If given that most people charge their phone once a day and doesn't actually need more battery efficiency, and battery efficiency is the only benefit, are there then no actual benefit from 5G?
Unless one day you could charge your phone once every two days? Or once a week! Like back in the day of the 3310, which had 22 hours of talk time and 31 days of standby. Or you could make the phone smaller/lighter/faster with the extra efficiency. I'm having trouble believing someone here on HN is arguing against improving technology.

I sometimes forget to plug my phone in, maybe after traveling, maybe after drinking haha. I'm already super glad my phone will make it through a second day. Back in the iPhone 3G days? Not so much.

Smaller/lighter/faster phones and battery banks are already available, without 5g. Why do you need 5g specifically? It's value has to exceed the value it destroys. Not all tech developments are net improvements.
Because they'll be even smaller/lighter/faster. That's what efficiency gets you. 5G is more efficient. There's really nothing else to say.
So is it worth rolling out globally a very expensive new network which will cause negative externalities for that?
That depends on whether the expected benefits greatly exceeds the costs of the new network and can offset the supposed negative externalities.
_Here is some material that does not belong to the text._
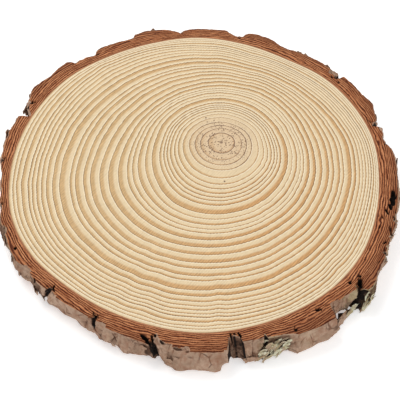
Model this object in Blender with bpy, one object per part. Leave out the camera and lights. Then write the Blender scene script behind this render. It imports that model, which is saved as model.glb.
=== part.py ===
"""A round slice cut across a pine trunk: a flat disc of pale wood in a ring of rough, plated bark.

The slice lies flat. +Z is up, the lower cut face is at z = 0, and the middle of the whole outline is
on the Z axis. The front, seen from -Y, has the thickest bark. Angles are in degrees, anticlockwise
from +X, so the front is at 270.
"""

import math

import bmesh
import bpy
import numpy as np

MM = 0.001

# The cut faces are parallel and this far apart.
THICKNESS = 18 * MM

# The wood and its bark have grown together. Their solids keep this much air between them.
GAP = 0.3 * MM

# Where the rings start: the pith is well behind the middle of the slice.
PITH = (14 * MM, 27 * MM)

# Radius of the wood in millimetres, at every 15 degrees.
WOOD_RADII = (
    115, 118, 119.5, 120.5, 119, 121, 123, 122, 122, 123, 122, 121,
    120.5, 120.5, 118, 114, 112.5, 112.5, 114, 114, 114.5, 115.5, 115.5, 114.5,
)  # fmt: skip

# How thick the bark is on the upper cut face in millimetres, at every 10 degrees.
BARK_THICKNESS = (
    12.5, 10.5, 8.5, 12, 11, 10.5, 8.5, 11.5, 7.5, 9.5, 11, 11,
    10, 10.5, 12, 10.5, 9, 8, 5.5, 6.5, 8, 10, 9.5, 9.5,
    11, 12, 13, 13, 11, 10.5, 15.5, 10.5, 13.5, 14, 13.5, 13,
)  # fmt: skip

# The fissures that part the bark into plates. Each has its angle on the upper cut face, its depth
# and the width of its mouth in millimetres, and the degrees that it drifts by on its way down.
FISSURES = (
    (10.0, 1.5, 4.5, 1.0),
    (20.5, 3.0, 5.0, 1.5),
    (42.2, 5.0, 5.0, -2.0),
    (61.0, 2.0, 7.0, 2.0),
    (78.0, 3.5, 13.0, 0.5),
    (95.3, 4.0, 5.0, 2.0),
    (110.0, 2.5, 4.5, -1.0),
    (123.0, 4.0, 5.0, 1.0),
    (130.0, 3.0, 5.0, 0.0),
    (142.0, 2.5, 5.0, 1.5),
    (154.5, 7.0, 11.0, -2.0),
    (164.0, 1.8, 4.5, 0.0),
    (173.0, 2.2, 4.5, 1.0),
    (183.5, 1.5, 4.5, 0.0),
    (191.0, 2.2, 4.5, -1.0),
    (198.5, 2.2, 5.0, 1.5),
    (213.0, 3.5, 5.0, 2.5),
    (223.0, 4.5, 5.5, -2.0),
    (239.0, 6.0, 5.5, 1.5),
    (255.0, 8.5, 8.0, 4.5),
    (279.5, 9.0, 8.0, 1.0),
    (291.5, 3.5, 5.0, 1.5),
    (308.5, 5.0, 5.0, 1.5),
    (321.0, 7.5, 7.0, -7.0),
    (333.0, 3.0, 5.0, 2.0),
    (342.0, 3.5, 5.0, 1.5),
    (354.0, 1.5, 5.0, -1.5),
)

# Plates whose foot stands out past their upper edge, or lies in from it: middle angle, half the
# angle that they fill, and how far out the foot stands in millimetres.
FLARES = (
    (29.0, 7.0, 1.5),
    (52.0, 8.5, 2.0),
    (103.0, 7.0, 2.0),
    (137.0, 6.0, 1.5),
    (181.0, 12.0, -1.5),
    (208.0, 8.0, -2.0),
    (226.0, 10.0, -1.5),
    (247.0, 7.0, 1.5),
    (269.5, 8.0, 3.0),
    (285.5, 5.5, 5.0),
    (300.5, 8.0, 2.0),
    (314.0, 6.0, 4.0),
    (337.0, 14.0, -3.5),
)

# Places where the saw has broken the foot of the bark away: middle angle, half the angle that the
# chip fills, and its height in millimetres.
CHIPS = (
    (15.0, 6.0, 3.0),
    (43.0, 6.0, 2.5),
    (80.0, 8.0, 3.5),
    (121.0, 7.0, 2.5),
    (155.0, 6.0, 4.0),
    (186.0, 7.0, 2.5),
    (213.0, 6.0, 3.5),
    (224.0, 4.0, 2.5),
    (242.0, 5.0, 3.0),
    (259.0, 4.0, 4.5),
    (280.0, 3.5, 5.0),
    (292.0, 4.0, 3.0),
    (311.0, 6.0, 5.0),
    (334.0, 5.0, 2.5),
    (352.0, 6.0, 3.0),
)

# The low swells and hollows of the bark's outside: waves around the slice, waves down its side,
# phase in degrees and height in millimetres.
SWELLS = (
    (29, 0.6, 40.0, 0.55),
    (47, -1.1, 200.0, 0.45),
    (71, 1.7, 310.0, 0.4),
    (23, 2.3, 120.0, 0.35),
)

# Shares of the thickness at which the side of the bark has a row of points, from the top down, and
# how far it bellies out there in millimetres.
SIDE_ROWS = ((0.95, 0.4), (0.8, 0.9), (0.62, 1.2), (0.44, 1.2), (0.28, 0.8))
LEAST_BARK = 2.6 * MM
LIP_DROP = 0.25 * MM
FOOT_INSET = 1.2 * MM
FOOT_RISE = 0.3 * MM

WOOD_SIDES = 240
MEAN_RADIUS = 127 * MM
COLUMN_SPACING = 2.8 * MM

WOOD_COLOUR = (0.76, 0.57, 0.34, 1)
BARK_COLOUR = (0.23, 0.095, 0.045, 1)


def closed_curve(values, degrees):
    """The smooth curve round the slice through values that are evenly spaced (Catmull-Rom)."""
    values = np.asarray(values, float)
    place = np.asarray(degrees, float) % 360 / 360 * len(values)
    first = np.floor(place).astype(int)
    t = place - first
    a, b, c, d = (values[(first + k) % len(values)] for k in (-1, 0, 1, 2))
    return b + t / 2 * (c - a + t * (2 * a - 5 * b + 4 * c - d + t * (3 * (b - c) + d - a)))


def turned(degrees):
    """An angle, or the step between two, as a value from -180 to 180."""
    return (degrees + 180) % 360 - 180


def across(degrees, middle, half):
    """How far each angle is from the middle of a stretch: 0 there and 1 at the stretch's ends."""
    return np.minimum(np.abs(turned(degrees - middle)) / half, 1)


def wood_radius(degrees):
    return closed_curve(WOOD_RADII, degrees) * MM


def half_mouth(width):
    """Half of a fissure's mouth, given in millimetres, as an angle in degrees."""
    return math.degrees(width * MM / 2 / MEAN_RADIUS)


def fissure_depth(degrees):
    """How deep the bark is cut at each angle: every fissure is a V that narrows to its bottom."""
    depth = np.zeros(len(degrees))
    for angle, deepest, width, _ in FISSURES:
        wall = deepest * MM * (1 - across(degrees, angle, half_mouth(width)))
        depth = np.maximum(depth, wall)
    return depth


def drift(degrees):
    """Degrees from the head of the bark to its foot: as each fissure has it, and even between them."""
    angles = np.array([row[0] for row in FISSURES])
    drifts = np.array([row[3] for row in FISSURES])
    return np.interp(degrees, angles, drifts, period=360)


def humps(degrees, rows):
    """The sum of broad humps, each flat in its middle and steep at its ends (1 less a power of 4)."""
    return sum(
        size * MM * (1 - across(degrees, middle, half) ** 4) for middle, half, size in rows
    )


def swell(degrees, share):
    """The waves on the outside of the bark at this share of its height."""
    return sum(
        size * MM * np.sin(np.radians(around * degrees + phase) + down * share * 2 * math.pi)
        for around, down, phase, size in SWELLS
    )


def column_angles():
    """Angles of the bark's columns of points: five on each fissure, and even steps between."""
    fixed = []
    for angle, _, width, _ in FISSURES:
        fixed += [angle + share * half_mouth(width) for share in (-1, -0.5, 0, 0.5, 1)]
    fixed = np.sort(np.array(fixed) % 360)
    steps = np.diff(np.append(fixed, fixed[0] + 360))
    spacing = math.degrees(COLUMN_SPACING / MEAN_RADIUS)
    columns = []
    for start, step in zip(fixed, steps):
        count = max(1, math.ceil(step / spacing))
        columns += [start + step * k / count for k in range(count)]
    return np.array(columns)


def ring_points(radius, degrees, height):
    """Points at these radii and angles around the axis, at one height or at a height for each."""
    turn = np.radians(degrees)
    height = np.broadcast_to(height, np.shape(radius))
    return np.stack([radius * np.cos(turn), radius * np.sin(turn), height], axis=1)


def bark_rows():
    """The rows of points that run round the bark, in order round its section."""
    degrees = column_angles()
    cut = fissure_depth(degrees)
    flare = humps(degrees, FLARES)
    chip = humps(degrees, CHIPS)

    def outside(at, share, more):
        """Radius of the outside at a share of the height: never closer to the wood than allowed."""
        bark = closed_curve(BARK_THICKNESS, at) * MM - cut + swell(at, share) + more
        return wood_radius(at) + np.maximum(bark, LEAST_BARK)

    inner = wood_radius(degrees) + GAP
    edge = outside(degrees, 1, 0)
    rows = [
        ring_points(inner, degrees, 0),
        ring_points(inner, degrees, THICKNESS),
        ring_points((inner + edge) / 2, degrees, THICKNESS),
        ring_points(edge, degrees, THICKNESS - LIP_DROP),
    ]
    for share, belly in SIDE_ROWS:
        at = degrees + drift(degrees) * (1 - share)
        radius = outside(at, share, belly * MM + flare * (1 - share))
        rows.append(ring_points(radius, at, THICKNESS * share))
    at = degrees + drift(degrees)
    foot = outside(at, 0, flare - FOOT_INSET - chip / 2)
    rows.append(ring_points(foot, at, FOOT_RISE + chip))
    at = degrees + drift(degrees) / 2
    underside = (wood_radius(at) + GAP) * 0.6 + foot * 0.4
    rows.append(ring_points(underside, at, chip / 6))
    return np.array(rows)


def new_object(name, bm, colour, roughness):
    """A smooth-shaded object in the scene from a bmesh, with a material of its own."""
    bmesh.ops.recalc_face_normals(bm, faces=bm.faces)
    mesh = bpy.data.meshes.new(name)
    bm.to_mesh(mesh)
    bm.free()
    mesh.shade_smooth()
    mesh.set_sharp_from_angle(angle=math.radians(35))
    material = bpy.data.materials.new(name)
    material.use_nodes = True
    shader = material.node_tree.nodes["Principled BSDF"]
    shader.inputs["Base Color"].default_value = colour
    shader.inputs["Roughness"].default_value = roughness
    mesh.materials.append(material)
    obj = bpy.data.objects.new(name, mesh)
    bpy.context.scene.collection.objects.link(obj)
    return obj


def make_wood(centre):
    """The disc of wood: its lower face is a fan round the pith, extruded up by the thickness."""
    degrees = np.arange(WOOD_SIDES) * 360 / WOOD_SIDES
    rim = ring_points(wood_radius(degrees), degrees, 0) - centre
    bm = bmesh.new()
    verts = [bm.verts.new(point) for point in rim]
    pith = bm.verts.new((*PITH, 0))
    for k, vert in enumerate(verts):
        bm.faces.new((pith, verts[(k + 1) % WOOD_SIDES], vert))
    lower = list(bm.faces)
    made = bmesh.ops.extrude_face_region(bm, geom=lower, use_keep_orig=True)
    upper = [item for item in made["geom"] if isinstance(item, bmesh.types.BMVert)]
    bmesh.ops.translate(bm, vec=(0, 0, THICKNESS), verts=upper)
    return new_object("wood", bm, WOOD_COLOUR, 0.55)


def make_bark(rows):
    """The ring of bark: its rows joined one to the next, and the last to the first."""
    bm = bmesh.new()
    grid = [[bm.verts.new(point) for point in row] for row in rows]
    count, around = len(grid), len(grid[0])
    for i in range(count):
        here, after = grid[i], grid[(i + 1) % count]
        for k in range(around):
            turn = (k + 1) % around
            bm.faces.new((here[k], here[turn], after[turn], after[k]))
    return new_object("bark", bm, BARK_COLOUR, 0.9)


def main():
    for obj in list(bpy.data.objects):
        bpy.data.objects.remove(obj, do_unlink=True)
    rows = bark_rows()
    points = rows.reshape(-1, 3)
    centre = (points.min(axis=0) + points.max(axis=0)) / 2
    centre[2] = 0
    make_wood(centre)
    make_bark(rows - centre)


main()
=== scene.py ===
# %% [markdown]
# # A slice of pine in its bark
# The thing is one sawn slice of a pine trunk: a disc of pale wood with its year rings, and around
# it a ring of rough bark. The solids come first, as a fixed frame. Everything below is a finer skin
# that takes the place of one of those solids and keeps its size.

# %% Load the fixed frame
import math

import bpy
import numpy as np
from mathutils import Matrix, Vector


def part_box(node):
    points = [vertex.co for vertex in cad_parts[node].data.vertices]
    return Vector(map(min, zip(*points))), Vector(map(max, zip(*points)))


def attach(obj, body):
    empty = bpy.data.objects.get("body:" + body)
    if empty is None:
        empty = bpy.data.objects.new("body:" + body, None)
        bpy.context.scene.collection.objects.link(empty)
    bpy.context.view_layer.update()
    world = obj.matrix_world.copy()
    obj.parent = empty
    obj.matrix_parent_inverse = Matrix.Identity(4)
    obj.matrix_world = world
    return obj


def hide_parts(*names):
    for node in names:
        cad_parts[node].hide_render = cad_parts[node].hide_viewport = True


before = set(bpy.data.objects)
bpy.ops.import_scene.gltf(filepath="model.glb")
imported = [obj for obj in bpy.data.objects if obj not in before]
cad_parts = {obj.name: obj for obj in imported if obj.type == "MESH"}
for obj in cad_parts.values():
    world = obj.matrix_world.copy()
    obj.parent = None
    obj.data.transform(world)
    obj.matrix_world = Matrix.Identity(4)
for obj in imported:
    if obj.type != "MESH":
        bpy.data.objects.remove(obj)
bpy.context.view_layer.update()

MM = 0.001  # one millimetre in metres, which Blender counts in

# %% [markdown]
# ## Camera
# The photograph looks down on the slice from the front, steeply, with a long lens. A camera could
# be moved about by eye until it fits, but a round thing shows from where it was seen. So it is put
# where the oval of the wood's edge and the thickness of the side come out as they do there: 53.5
# degrees above the floor and about 75 cm away.

# %% Camera
PICTURE_WIDTH = 400
FOCAL_PIXELS = 1200
SENSOR_WIDTH = 36
CAMERA_HEIGHT_ANGLE = math.radians(53.5)
CAMERA_DISTANCE = 754.7 * MM
CAMERA_AIM = Vector((0.7 * MM, -20.1 * MM, 18 * MM))
NEAREST_SEEN = 10 * MM

camera_data = bpy.data.cameras.new("camera")
camera_data.sensor_width = SENSOR_WIDTH
camera_data.lens = FOCAL_PIXELS * SENSOR_WIDTH / PICTURE_WIDTH
camera_data.clip_start = NEAREST_SEEN
camera = bpy.data.objects.new("camera", camera_data)
back = Vector((0, -math.cos(CAMERA_HEIGHT_ANGLE), math.sin(CAMERA_HEIGHT_ANGLE)))
camera.location = CAMERA_AIM + back * CAMERA_DISTANCE
camera.rotation_euler = (math.pi / 2 - CAMERA_HEIGHT_ANGLE, 0, 0)
bpy.context.scene.collection.objects.link(camera)
bpy.context.scene.camera = camera
print("lens", round(camera_data.lens), "mm")

# %% [markdown]
# ## Floor and light
# The slice was photographed on plain white with very soft light, so its shadow is only a faint
# grey under the bark. One lamp would give a hard shadow and a sky alone would leave the bark flat.
# So a white sky gives the even part of the light, and a wide panel above, a little behind and to
# the left, and a weaker one at the front right shape the bark. The floor glows a little, like the
# light table of a studio, and that is what keeps the shadow so faint.

# %% Floor and light
SKY_STRENGTH = 0.50
FLOOR_WHITE = (0.93, 0.93, 0.93, 1)
FLOOR_GLOW = 0.38
FLOOR_HALF = 3.0
FLOOR_Z = -0.05 * MM
FLOOR_ROUGHNESS = 0.9
PANELS = (
    # place, side in metres, watts
    (Vector((-0.5, 0.55, 1.1)), 0.8, 8.5),
    (Vector((0.55, -0.6, 0.95)), 1.0, 3.5),
)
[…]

   expected benefits >> costs + supposed negative externalities
Everyone buying new phones and changing the infrastructure for marginal gains sounds super efficient.
That will happen anyways.
That's a technical feature. The user outcome is fuzzy because you don't know really how weather prediction interference and increased RFI will play out for users.
Those are externalities unrelated to the phone or experience with it. I'm confident if 5G is widely deployed and it causes the stated problems we'll find a new way to predict the weather.
Do you study atmospheric analysis? Weather prediction is not great currently and the weather is getting more volatile.

Why should someone be allowed to implement a design at scale without testing and solving the downstream problems first? That's not how engineering works.

Okay I have 10% extra battery life - what can I do with that I’m not already doing?

Extra battery life is a feature, not an outcome.

The outcome is your phone lasts longer. And your experience with it improves as the network is more available when you need it.
My phone lasts longer and that lets me _____

Nobody is wandering around wanting their phone to last longer purely for that sake.

Lets you use your phone for longer between charges. You're acting like battery life isn't a user feature, but it is: companies advertise heavily on it, and it can often be a differentiator between midrange and premium phones.

You're looking for a user story where only looking at the corollary makes it obvious that battery life enables everything else.

Suppose you shipped a phone with 99% less battery life than its competitors. You could, at trivial expense, increase your 1% to 10%, your engineers propose how to do so.

You reply, "My phone lasts longer and that lets me _____".

To which your engineers reply, "Use your phone?"